Tesla stock’s move: record high, then a sharp reversal

Tesla’s latest dip looks dramatic in isolation—but it’s happening after a powerful run that pushed the stock to new records this week. [3]

A few numbers that frame the setup:

  • Recent high: about $495.28 (52-week high) [4]
  • Recent close/level discussed today: about $467.26 [5]
  • 52-week low: about $214.25 [6]
  • Trading activity: One widely-circulated read on Wednesday’s tape noted volume around 105 million shares, above recent averages—typical for TSLA when headline risk hits. [7]

So why the sudden air pocket? The “easy” answer is California. The more accurate answer is: California + AI market jitters + Tesla’s valuation being glued to autonomy expectations. [8]

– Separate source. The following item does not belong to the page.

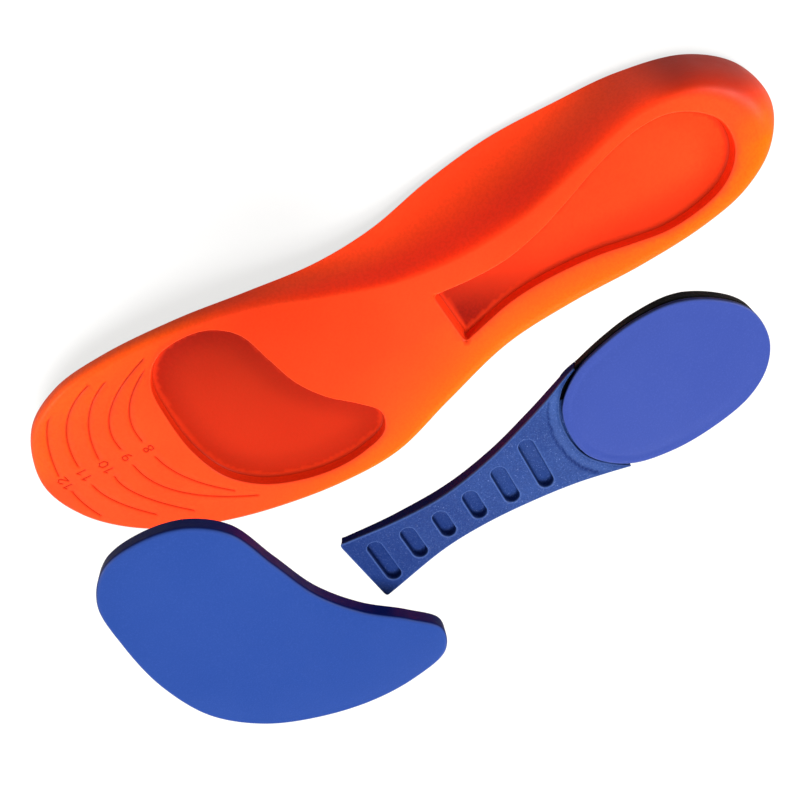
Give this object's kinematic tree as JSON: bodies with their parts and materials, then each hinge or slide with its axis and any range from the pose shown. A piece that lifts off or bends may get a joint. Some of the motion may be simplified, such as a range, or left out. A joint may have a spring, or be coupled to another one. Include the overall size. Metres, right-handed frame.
{
  "type": "cushioned insole",
  "caption": "Moulded foam shoe insole, sole side up, with a forefoot cushion and a heel and arch insert drawn out of their pockets.",
  "frame": {"origin": "on the flat of the sole, between the forefoot pocket and the heel pocket", "axes": "+Z is the sole's outward normal, so the insole lies sole side up; +Y points to the toe; +X points to the arch (medial) side of a right foot"},
  "size_m": [0.1094, 0.3098, 0.1664],
  "materials": {
    "orange_foam": "satin moulded polyurethane foam",
    "cover_textile": "fine brushed knit",
    "blue_gel": "smooth satin gel",
    "blue_plate": "sandblasted matt texture",
    "violet_blue_gel": "smooth satin gel",
    "black_foam": "matt black foam"
  },
  "bodies": {
    "insole": {"foam_body": "orange_foam", "top_cover": "cover_textile"},
    "forefoot_insert": {"forefoot_gel_pad": "blue_gel"},
    "heel_insert": {"arch_support_plate": "blue_plate", "heel_gel_pad": "violet_blue_gel", "heel_backing_layer": "black_foam"}
  },
  "joints": [
    {"name": "forefoot_lift", "type": "slide", "parent": "insole", "child": "forefoot_insert", "axis": [0.1429, -0.0785, 0.9866], "range_m": [-0.14139, 0]},
    {"name": "heel_lift", "type": "slide", "parent": "insole", "child": "heel_insert", "axis": [0.1304, 0.3076, 0.9425], "range_m": [-0.13654, 0]}
  ]
}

The headline: California targets Tesla’s “Autopilot” branding

This week, California’s Department of Motor Vehicles (DMV) moved to adopt an administrative law judge’s proposed penalties tied to claims that Tesla’s marketing overstated what its driver-assistance systems can do—particularly the use of the terms “Autopilot” and “Full Self-Driving.” [9]

Here’s the key nuance for investors: the DMV adopted the suspension—but then immediately stayed it, giving Tesla time to remedy the issue rather than forcing an immediate stop to sales. [10]

According to Reuters’ reporting on DMV remarks and the order structure:

  • The DMV adopted a proposed 30-day suspension affecting Tesla’s licenses, but
  • stayed the sales suspension for 90 days, and
  • put an indefinite stay on the manufacturing-license suspension. [11]

AP similarly described a 90-day window for Tesla to make changes to avoid a sales suspension in California. [12]

What Tesla may have to do next

Reuters reported the DMV said Tesla could avoid the suspension by submitting a statement confirming it has either:

  1. stopped using “Autopilot” for the driver-assistance feature name, or
  2. confirmed that its cars can operate without active human monitoring. [13]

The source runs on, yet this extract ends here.